On April 12, 1942, Kenjiro Nomura and his family were transported to the Puyallup Assembly Center, where they were held for three months. They were then moved to the Minidoka Relocation Center in Idaho, where they were held for three years.

Nomura worked as a sign painter in the camp, which allowed him access to paint and brushes. Painting or sketching on whatever materials were available, he created a moving visual record of life in detention. Very few of his internment camp paintings utilized the blended, dark colors which gave a heavy tone to much of his previous work. Some of the works are as small as 5" by 8". One is rendered in crayon on construction paper. Although straightforward and representational, the subjects he chose give a greater insight to what internment was like. The Main Gate, with the Puyallup Fair's main gate building in the background, shows the fenced-off area and shed where visitors from the outside world could meet with the camp's residents. A military policeman, gun at his side, can be seen leaning against the visiting area's back fence. Guard Tower, painted during the winter of 1942-'43, shows a dark and ominous winter sky and a plane of snowy ground broken by a line of barbed wire fence. The Laundry and Sanitation Building, one of the few paintings to feature any people, shows a lone woman with a basket walking to the laundry building in a scene heavy with dull browns and greens.

==Later years==
When the Nomuras returned to Seattle after the war, they had trouble finding work, and Nomura's ailing wife committed suicide in 1946. Nomura did not paint until 1947, when another local Japanese artist, Paul Horiuchi, helped him to recover from his losses and return to art.
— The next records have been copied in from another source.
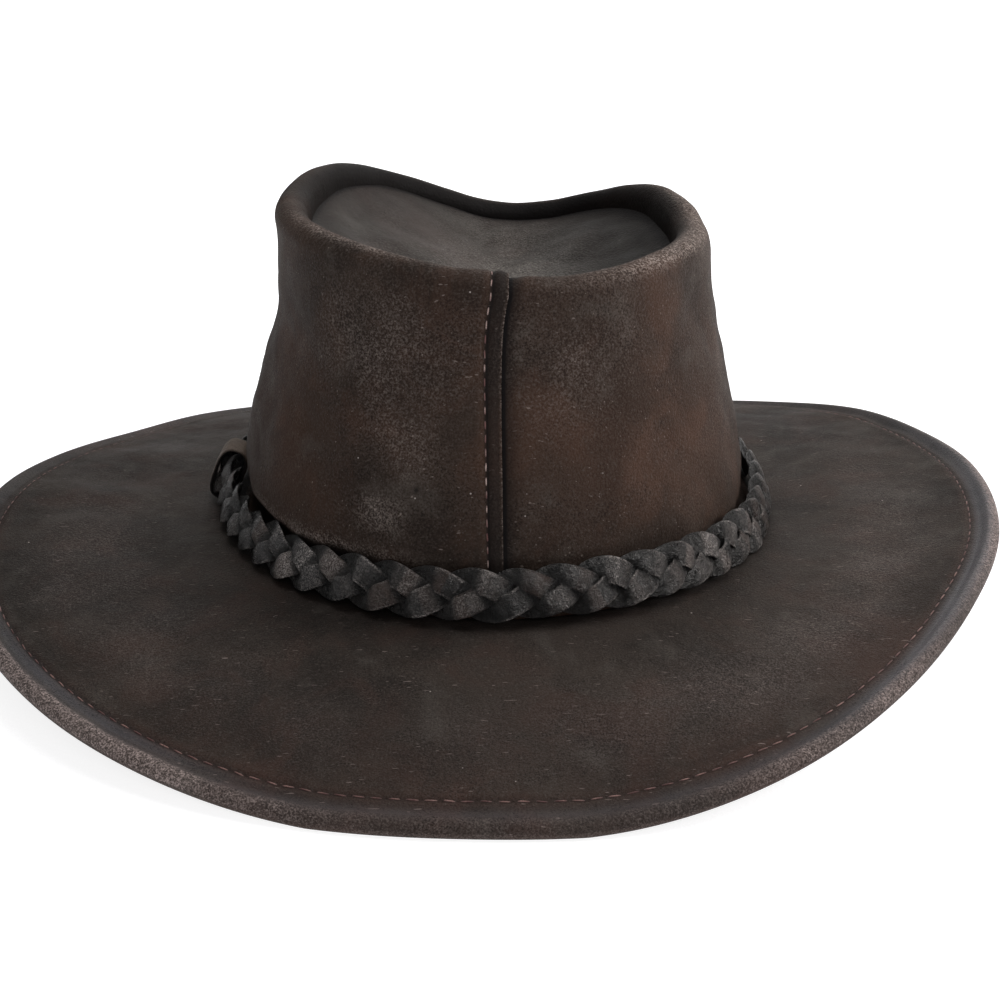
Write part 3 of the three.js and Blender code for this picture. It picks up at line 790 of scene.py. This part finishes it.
def crown_rows(angle, flare):
    """The middle of the crown's sheet at each angle, from its foot over the ridge to its lip."""
    foot, foot_out = crown_foot(angle)
    ridge, ridge_out = ridge_line(angle)
    roll = RIDGE_RADIUS - CROWN_LEATHER / 2
    floor = BRIM_HEIGHT + CLEARANCE + CROWN_LEATHER / 2
    height = ridge_top(angle)
    base = foot - foot_out * CROWN_LEATHER / 2
    inward = ((ridge - base) * ridge_out).sum(-1)
    distances, heights, climbs = [], [], []
    wall_top = height - RIDGE_RADIUS

    def row(distance, high, climb=None):
        distances.append(distance)
        heights.append(high)
        share = (high - floor) / (wall_top - floor) if climb is None else climb
        climbs.append(np.clip(share, 0, 1) * np.ones(len(angle)))

    for out, up in FOOT_ROWS:
        row(FOOT_FLARE * flare * out, np.full(len(angle), floor + FOOT_FLARE * up), 0)
    wall_foot = floor + FOOT_FLARE * FOOT_ROWS[-1][1]
    for up, swell, waist in WALL_ROWS:
        push = WALL_SWELL * swell * round_value("swell", angle)
        pull = WAIST_DEPTH * waist * round_value("waist", angle)
        row((inward + roll) * up + push - pull, wall_foot + (wall_top - wall_foot) * up)
    start = np.radians(9 - 28 * round_value("waist", angle))
    for share in np.arange(RIDGE_STEPS + 1) / RIDGE_STEPS:
        turn = start + (math.pi - start) * share
        row(inward + roll * np.cos(turn), height + roll * np.sin(turn))
    row(inward - roll, height - tip_drop(angle) - TIP_LEATHER, 1)
    shift = ridge - ridge_out * inward[:, None] - base
    climb = np.stack(climbs, 1)[..., None]
    out = unit(foot_out[:, None] * (1 - climb) + ridge_out[:, None] * climb)
    plan = base[:, None] + shift[:, None] * climb + out * np.stack(distances, 1)[..., None]
    return lift(plan, np.stack(heights, 1))


def add_crown():
    """The crown's wrapped sheet with its lap at the back seam, and the seam's stitches."""
    per_mm = 1 / math.radians(CROWN_WIDTH / 2)
    edge = SEAM_ANGLE + SEAM_EDGE * per_mm
    whole = 360 / per_mm
    close, wide = 0.5, 1.25
    lap_side, under_side = 16, whole - 20
    strip = np.concatenate(
        [
            np.arange(0, lap_side, close),
            np.arange(lap_side, under_side, wide),
            np.arange(under_side, whole + SEAM_LAP + 0.01, close),
        ]
    )
    to_edge = whole - strip
    angle = edge - strip * per_mm
    flare = smooth(0.3, 2.5, to_edge)
    rows = crown_rows(angle, flare)

    # Columns up the wall, then over the ridge. The looks count them from the ridge's start.
    wall_steps = [3, 3, 10, 9, 9, 9, 9, 8]
    middle = curve_through(rows, wall_steps + [2] * RIDGE_STEPS + [7])
    over = np.arange(middle.shape[1])[None] - sum(wall_steps)
    around = np.broadcast_to(angle[:, None], middle.shape[:2])
    near = partial(near_angle, around)
    up = (middle[..., 2] - BRIM_HEIGHT) / (ridge_top(angle)[:, None] - BRIM_HEIGHT)
    climb = np.where(over < 10, np.clip(up, 0, 1), 1.0)
    at_seam = near(SEAM_ANGLE, 50)
    middle[..., 0] += at_seam * (SEAM_LEAN * climb**10 - SEAM_BACK)
    normal = surface_normal(middle, False)
    centre = np.array([RIDGE_X, RIDGE_Y, 0])
    mid_row = normal.shape[1] // 3
    outward = ((middle - centre)[:, mid_row] * normal[:, mid_row]).sum()
    if outward < 0:
        normal = -normal

    # Unevenness, a ledge low at the left, the seam's pucker and the pull of its stitches.
    height = middle[..., 2]
    flat_strip = np.broadcast_to(strip[:, None], height.shape)
    free = smooth(0, 10, height - BRIM_HEIGHT - 2) * smooth(30, 60, to_edge)[:, None]
    free *= 1 - 0.6 * smooth(0.8, 0.95, up)
    bumpy = 0.35 * ripple(middle, 34, 11) + 0.12 * ripple(middle, 12, 12)
    flared = smooth(196, 206, around) * smooth(262, 236, around) * (over < -15)
    bumpy += 1.5 * flared * smooth(0.30, 0.17, up) * smooth(0.125, 0.155, up)
    pull = 0.32 * hump(flat_strip, SEAM_LINE, 0.7)
    puff = 0.20 * hump(flat_strip, 2.4, 1.2) + 0.15 * hump(flat_strip, 7.0, 2.2)

    # The lap: the upper end is raised and pared thin, and the lower end is pressed in under it.
    inset = 0.95 * smooth(7.0, 0.5, to_edge) + 0.75 * smooth(0.0, -5.0, to_edge)
    raised = 0.7 * smooth(18.0, 9.0, strip)
    at_foot = 0.3 + 0.7 * smooth(0.0, 0.07, up)
    face = (raised - inset - 0.35 * smooth(3.0, 0.3, strip))[:, None] * at_foot
    back = (raised - inset + 0.65 * smooth(5.0, 0.5, strip))[:, None] * at_foot
    half = CROWN_LEATHER / 2
    outer = middle + normal * (half + face + bumpy * free - pull + puff)[..., None]
    inner = middle + normal * (back - half)[..., None]
    count, columns = height.shape
    loop = np.concatenate([outer, inner[:, ::-1]], 1)
    points = loop.reshape(-1, 3)
    faces = facing_out(points, grid_faces(count, 2 * columns, False, True))

    # Wear on the ridge's crest, the panels and the lap's edge, with a few small marks. Painted
    # highlights on the ridge at the near right and the right, along its crest at the back right,
    # on the ledge's top edge and on the upper right of the wall. Painted shade in the seam's
    # groove, under the lap's edge, at the foot, under the ledge, in a small pit and inside the
    # ridge, most of all at the far side and on the ridge at the left; the flap between the
    # stitches and the edge is darkened too.
    noise = patches(outer, 22, 13)
    grit = patches(outer, 5, 14)
    inner_side = smooth(11, 19, over)
    crest = hump(over, 12.5, 4)
    wear_and_painted_highlight = crest * (0.05 + 0.85 * near(232, 24)) * (0.6 + 0.7 * grit) * (0.7 + 0.3 * noise)
    # Painted highlights on the ridge at the near right and the right, and a thin one along its
    # crest.
    wear_and_painted_highlight += hump(over, 8, 4.5) * near(322, 22) * (1.25 + 0.5 * noise)
    wear_and_painted_highlight += hump(over, 14, 1.6) * near(300, 34) * 0.5
    wear_and_painted_highlight += hump(over, 9, 6) * near(8, 34) * 1.1
    patch = near(254, 8) * hump(up, 0.5, 0.16)
    spot = near(247, 4.5) * hump(up, 0.29, 0.05)
    panel = near(246, 17) * hump(up, 0.79, 0.2)
    wear_and_painted_highlight += 0.22 * patch * (0.5 + 0.5 * noise) + 0.6 * spot + 0.27 * panel * (0.4 + 0.6 * noise)
    wear_and_painted_highlight += 0.34 * near(289, 12) * hump(up, 0.8, 0.16) * (0.4 + 0.6 * noise)
    wear_and_painted_highlight += 0.03 * noise
    wear_and_painted_highlight += smooth(0.7, 0.0, flat_strip) * smooth(0.03, 0.06, up) * (0.45 + 0.55 * up**4)
    # Painted highlight on the top edge of the ledge.
    wear_and_painted_highlight += 0.7 * flared * hump(up, 0.165, 0.02)
    # Painted light on the upper right of the wall.
    wear_and_painted_highlight += 0.14 * near(348, 14) * smooth(0.2, 0.5, up)
    pit = near(256, 0.55) * hump(up, 0.38, 0.011) * (over < 0)
    flap = smooth(SEAM_LINE + 0.3, SEAM_LINE - 0.6, flat_strip) * smooth(0.0, 0.9, flat_strip)
    shade = 0.75 * hump(flat_strip, SEAM_LINE, 0.45) + 0.62 * flap + 0.95 * pit
    under_lap = smooth(1.8, 0.7, to_edge) + 0.6 * smooth(6.0, 1.2, to_edge)
    shade += 0.9 * under_lap[:, None]
    shade += 0.35 * smooth(0.10, 0.0, up) + 0.95 * flared * smooth(0.155, 0.135, up)
    shade += 0.35 * near(160, 45) * smooth(0, 8, over)
    far = near(80, 62)
    shade += inner_side * (0.5 + 0.5 * far) + 0.4 * far * hump(over, 14, 4)
    warm = 0.12 * noise + 0.5 * near(302, 30) * smooth(0.1, 0.5, up)
    warm += 0.4 * near(222, 12) * hump(up, 0.42, 0.25)
    warm += 0.3 * near(327, 14) * hump(up, 0.42, 0.25)
    warm += 0.3 * hump(flat_strip, SEAM_LINE + 0.8, 1.4) + 0.3 * near(203, 20)
    warm = warm - 0.25 * near(302, 30) * smooth(0.45, 0.8, up)
    fields = with_plain_side({"wear_and_painted_highlight": wear_and_painted_highlight, "shade": shade, "warm": warm})

    # The raw edges at both ends are faces of their own, with their own pale colour.
    for end in (0, -1):
        cap = np.stack([outer[end], inner[end]], 0).reshape(-1, 3)
        faces += grid_faces(2, columns, False, False, flip=end == 0, first=len(points))
        points = np.concatenate([points, cap])
        for key, value in (("wear_and_painted_highlight", 0.55), ("shade", 0.0), ("warm", 0.2)):
            fields[key] = np.concatenate([fields[key], np.full(len(cap), value)])
    name, node = "crown_leather_skin", "crown_side"
    build(name, points, faces, crown_leather, fields, node)

    column = int(np.argmin(np.abs(strip - SEAM_LINE)))
    line, away = outer[column][2:-3], normal[column][2:-3]
    stitches("seam_stitches", line, away, SEAM_STITCH, 2.8, 0.19, 31, seam_thread)
    line = inner[column] - normal[column] * (CROWN_LEATHER + CLEARANCE)
    line, away = line[8:-30], -normal[column][8:-30]
    stitches("seam_stitches_inside", line, away, SEAM_STITCH, 2.5, 0.32, 32, seam_thread)


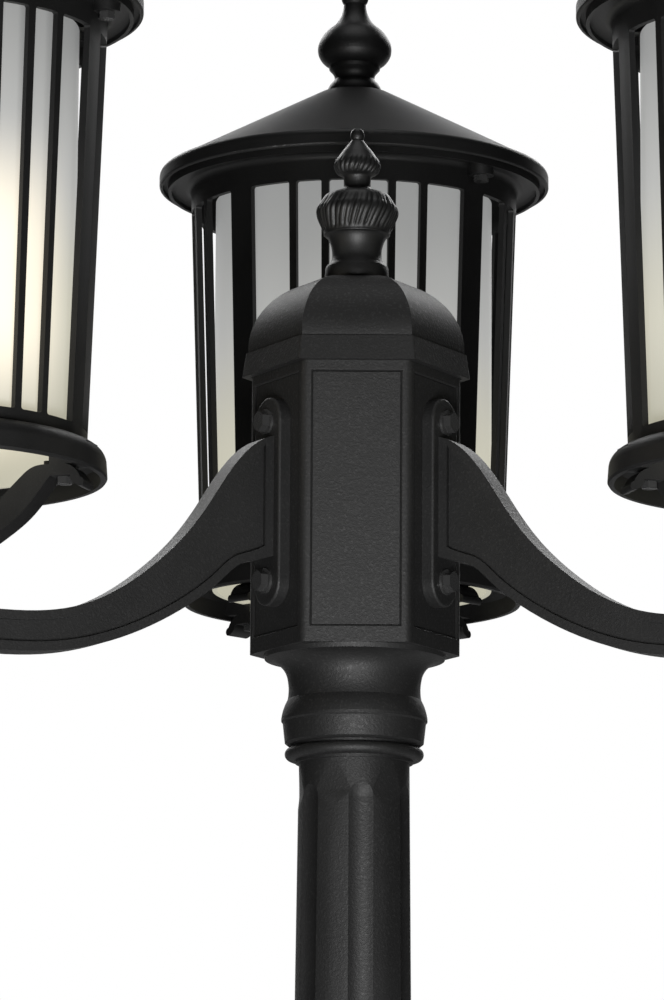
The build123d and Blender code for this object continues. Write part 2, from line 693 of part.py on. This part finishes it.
def cage():
    """Tapered round cage: bars and corner posts, a flange for the roof, bosses for its screws."""
    inner_foot = CAGE_FOOT_R - CAGE_WALL
    inner_head = CAGE_HEAD_R - CAGE_WALL
    lip = CAGE_FLANGE_R - CAGE_LIP_W
    body = turned(
        (inner_foot, RING_TOP),
        (CAGE_FOOT_R, RING_TOP),
        (CAGE_HEAD_R, CAGE_FLANGE_LOW - CAGE_COVE),
        (
            (CAGE_HEAD_R + 0.3 * CAGE_COVE, CAGE_FLANGE_LOW - 0.3 * CAGE_COVE),
            (CAGE_HEAD_R + CAGE_COVE, CAGE_FLANGE_LOW),
        ),
        (lip, CAGE_FLANGE_LOW),
        (lip, CAGE_FLANGE_LOW - CAGE_LIP_DEPTH),
        (CAGE_FLANGE_R, CAGE_FLANGE_LOW - CAGE_LIP_DEPTH),
        (CAGE_FLANGE_R, CAGE_TOP),
        (inner_head, CAGE_TOP),
        (inner_head, CAGE_FLANGE_LOW - CAGE_COVE),
    )
    half_face = 180 / CAGE_FACES
    edges = [-half_face + CORNER_HALF]
    for index in range(-2, 3):
        edges += [index * BAR_STEP - BAR_HALF, index * BAR_STEP + BAR_HALF]
    edges.append(half_face - CORNER_HALF)
    windows = [window(edges[index], edges[index + 1]) for index in range(0, len(edges), 2)]
    for cutter in windows:
        body -= around(cutter, CAGE_FACES)
    lug = Box(8, ROOF_BAR_W + 4, 5, align=(Align.MAX, Align.CENTER, Align.MAX))
    lug = Pos(inner_head + 1, 0, ROOF_BAR_TOP - ROOF_BAR_T) * lug
    body += around(lug, 2)
    boss = rod(BOSS_R, CAGE_FLANGE_LOW - BOSS_H, CAGE_FLANGE_LOW + 1)
    hole = rod(ROOF_SCREW_R + FIT, CAGE_FLANGE_LOW - BOSS_H - 1, CAGE_TOP + 1)
    body += [Rot(0, 0, angle) * Pos(BOSS_AT, 0, 0) * boss for angle in BOSS_ANGLES]
    return body - [Rot(0, 0, angle) * Pos(BOSS_AT, 0, 0) * hole for angle in BOSS_ANGLES]


def roof_screws():
    """Hex screws up through the bosses into the roof."""
    low = CAGE_FLANGE_LOW - BOSS_H
    screw = rod(ROOF_SCREW_R, low, CAGE_TOP + ROOF_WALL)
    screw += hex_prism(ROOF_SCREW_AF, low - ROOF_SCREW_HEAD_H, low)
    return [Rot(0, 0, angle) * Pos(BOSS_AT, 0, 0) * screw for angle in BOSS_ANGLES]


def glass():
    return tube(GLASS_R, GLASS_R - GLASS_WALL, GLASS_BOTTOM, GLASS_TOP)


def lampholder():
    """Ceramic lampholder with a screw socket, on the stem."""
    holder = turned(
        (0, HOLDER_BOTTOM),
        (11, HOLDER_BOTTOM),
        (13, HOLDER_BOTTOM + 10),
        (HOLDER_R - 3, HOLDER_BOTTOM + 18),
        (HOLDER_R, HOLDER_BOTTOM + 22),
        (HOLDER_R, HOLDER_TOP - 3),
        ((HOLDER_R - 0.9, HOLDER_TOP - 0.9), (HOLDER_R - 3, HOLDER_TOP)),
        (SOCKET_R, HOLDER_TOP),
        (SOCKET_R, HOLDER_TOP - SOCKET_DEPTH),
        (0, HOLDER_TOP - SOCKET_DEPTH),
    )
    return holder - rod(STEM_R + 0.05, HOLDER_BOTTOM - 1, HOLDER_BOTTOM + 8)


def bulb():
    """Screw-cap lamp: cap in the socket, tapered neck, round envelope."""
    cap_bottom = HOLDER_TOP - SOCKET_DEPTH + FIT
    cap_r = SOCKET_R - SEAT

    def envelope(degrees):
        angle = math.radians(degrees)
        return (BULB_R * math.cos(angle), BULB_CENTRE + BULB_R * math.sin(angle))

    lamp = turned(
        (0, cap_bottom),
        (cap_r - 5, cap_bottom),
        (cap_r, cap_bottom + 4),
        (cap_r, HOLDER_TOP + 1),
        (BULB_NECK_R, HOLDER_TOP + 2),
        ((BULB_NECK_R + 2.5, HOLDER_TOP + 16), envelope(-35)),
        (envelope(0), envelope(45)),
        (envelope(68), envelope(88)),
        (0, envelope(88)[1]),
    )
    return lamp


def roof_bar():
    """Flat bar on the cage's lugs, with the stud that holds the roof down."""
    length = 2 * (CAGE_HEAD_R - CAGE_WALL - ROOF_BAR_GAP)
    low = ROOF_BAR_TOP - ROOF_BAR_T
    bar = Box(length, ROOF_BAR_W, ROOF_BAR_T, align=(Align.CENTER, Align.CENTER, Align.MIN))
    bar = Pos(0, 0, low) * bar
    bar += rod(ROOF_STUD_R, low - 5, ROOF_APEX + ROOF_STUD_INTO_FINIAL)
    bar += hex_prism(10, low - 4, low)
    return bar + hex_prism(10, ROOF_BAR_TOP, ROOF_BAR_TOP + 4)


def roof():
    """Spun conical roof: rounded fascia with a lip, hollow cone, flat crown for the finial."""
    lip = ROOF_BRIM_R - ROOF_LIP_W
    slope = math.atan2(ROOF_APEX - ROOF_FASCIA_TOP, ROOF_BRIM_R - 4 - ROOF_APEX_R)
    drop = ROOF_WALL / math.cos(slope)
    shell = turned(
        (lip, ROOF_BRIM_BOTTOM),
        (ROOF_BRIM_R - 1.5, ROOF_BRIM_BOTTOM),
        ((ROOF_BRIM_R - 0.4, ROOF_BRIM_BOTTOM + 0.4), (ROOF_BRIM_R, ROOF_BRIM_BOTTOM + 1.5)),
        (ROOF_BRIM_R, ROOF_FASCIA_TOP - 4),
        ((ROOF_BRIM_R - 1.2, ROOF_FASCIA_TOP - 1.1), (ROOF_BRIM_R - 4, ROOF_FASCIA_TOP)),
        (ROOF_APEX_R, ROOF_APEX),
        (ROOF_STUD_R + FIT, ROOF_APEX),
        (ROOF_STUD_R + FIT, ROOF_APEX - ROOF_WALL),
        (ROOF_APEX_R, ROOF_APEX - drop),
        (ROOF_BRIM_R - 4 - ROOF_WALL, CAGE_TOP + ROOF_WALL),
        (ROOF_SEAT_R, CAGE_TOP + ROOF_WALL),
        (ROOF_SEAT_R, CAGE_TOP),
        (lip, CAGE_TOP),
    )
    hole = rod(ROOF_SCREW_R + FIT, CAGE_TOP - 1, CAGE_TOP + ROOF_WALL + 1)
    return shell - [Rot(0, 0, angle) * Pos(BOSS_AT, 0, 0) * hole for angle in BOSS_ANGLES]


def roof_finial():
    """Turned finial: flared foot, waist, ledge, bulb, long tapering tip."""
    finial = turned(
        (0, 0),
        (16.2, 0),
        ((15.9, 3.4), (12.9, 7.8)),
        (12.0, 9.2),
        ((12.1, 11.0), (13.2, 13.2)),
        (15.2, 15.4),
        (15.5, 17.4),
        ((19.6, 20.6), (21.7, 24.4)),
        ((22.1, 28.6), (20.9, 33.0)),
        ((18.3, 37.2), (14.0, 41.1)),
        ((9.3, 46.6), (6.6, 55.9)),
        ((8.2, 60.0), (7.3, 63.8)),
        ((4.4, 71.0), (3.0, 78.0)),
        ((3.9, 81.0), (0.6, 83.6)),
        (0, 83.6),
    )
    finial -= rod(ROOF_STUD_R + FIT, -1, ROOF_STUD_INTO_FINIAL + 1)
    return Pos(0, 0, ROOF_APEX) * finial


# ---------------------------------------------------------------- the assembly
LANTERN_PIECES = {
    "spider": spider,
    "leg_bolts": leg_bolts,
    "stem": stem,
    "stem_nuts": stem_nuts,
    "lantern_ring": lantern_ring,
    "cage": cage,
    "roof_screws": roof_screws,
    "glass": glass,
    "lampholder": lampholder,
    "bulb": bulb,
    "roof_bar": roof_bar,
    "roof": roof,
    "roof_finial": roof_finial,
}
POST_PIECES = {
    "base": base,
    "lower_post": lower_post,
    "joint_ring": joint_ring,
    "upper_post": upper_post,
    "post_top_ring": post_top_ring,
    "hub": hub,
    "hub_set_screws": hub_set_screws,
    "terminal_block": terminal_block,
    "bridge": bridge,
    "cap_stud": cap_stud,
    "hub_cap": hub_cap,
    "hub_finial": hub_finial,
}

os.makedirs("parts", exist_ok=True)
for name, make in POST_PIECES.items():
    save(name, make())
bracket = arm()
bolts = arm_bolts()
for side in ARM_ANGLES:
    save("arm_" + side, on_arm(bracket, side))
    save("arm_bolts_" + side, [on_arm(piece, side) for piece in bolts])
for name, make in LANTERN_PIECES.items():
    shape = make()
    pieces = shape if isinstance(shape, list) else [shape]
    for side in ARM_ANGLES:
        save(name + "_" + side, [at_lantern(piece, side) for piece in pieces])
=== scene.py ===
import math
import bmesh
import bpy
from mathutils import Matrix, Vector


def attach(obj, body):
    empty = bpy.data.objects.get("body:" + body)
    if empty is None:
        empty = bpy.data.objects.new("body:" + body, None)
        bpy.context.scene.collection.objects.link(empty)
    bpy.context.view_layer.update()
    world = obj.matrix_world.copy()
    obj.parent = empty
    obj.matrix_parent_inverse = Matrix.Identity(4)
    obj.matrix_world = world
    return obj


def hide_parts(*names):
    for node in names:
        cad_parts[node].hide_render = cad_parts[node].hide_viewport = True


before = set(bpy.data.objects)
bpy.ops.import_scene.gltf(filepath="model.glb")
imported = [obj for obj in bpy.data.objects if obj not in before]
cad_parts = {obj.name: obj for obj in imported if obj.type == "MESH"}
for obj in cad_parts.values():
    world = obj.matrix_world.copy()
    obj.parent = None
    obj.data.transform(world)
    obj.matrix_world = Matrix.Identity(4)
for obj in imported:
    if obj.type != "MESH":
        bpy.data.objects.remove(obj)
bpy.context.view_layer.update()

# Millimetres, with heights above the hub's bottom edge, unless a name or note says otherwise.
MM = 0.001
HUB_BOTTOM = 1735.0         # above the ground
CAP_TOP = 207.5
PANEL_HALF = 24.07
PANEL_HALF_HEIGHT = 69.5
PANEL_MIDDLE = 78.5
BULB_CAP_TOP = 113.0
THREAD_PITCH = 3.6
SIDES = ("left", "right", "back")
LIT_SIDE = "left"

PHOTO_HEIGHT_PX = 1000
FOCAL_PX = 5749.0
SENSOR = 36.0
CAMERA_PLACE = (-22.5, -3089.0, 1260.0)                             # the height is above the ground
CAMERA_TURNS = {"yaw": -0.00312, "pitch": 0.1796, "roll": -0.00608}  # in radians
CAMERA_REACH_M = 100.0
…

His experiments with abstraction attracted considerable interest, including exhibition at Seattle's Zoë Dusanne Gallery.

Nomura died in Seattle in 1956.

Painting Seattle: Kamekichi Tokita and Kenjiro Nomura was a major exhibition at the Seattle Asian Art Museum in 2011–12. Kenjiro Nomura: An Artist's View of the Japanese American Internment was shown at the Japanese American National Museum in 1997, and has had several other exhibitions.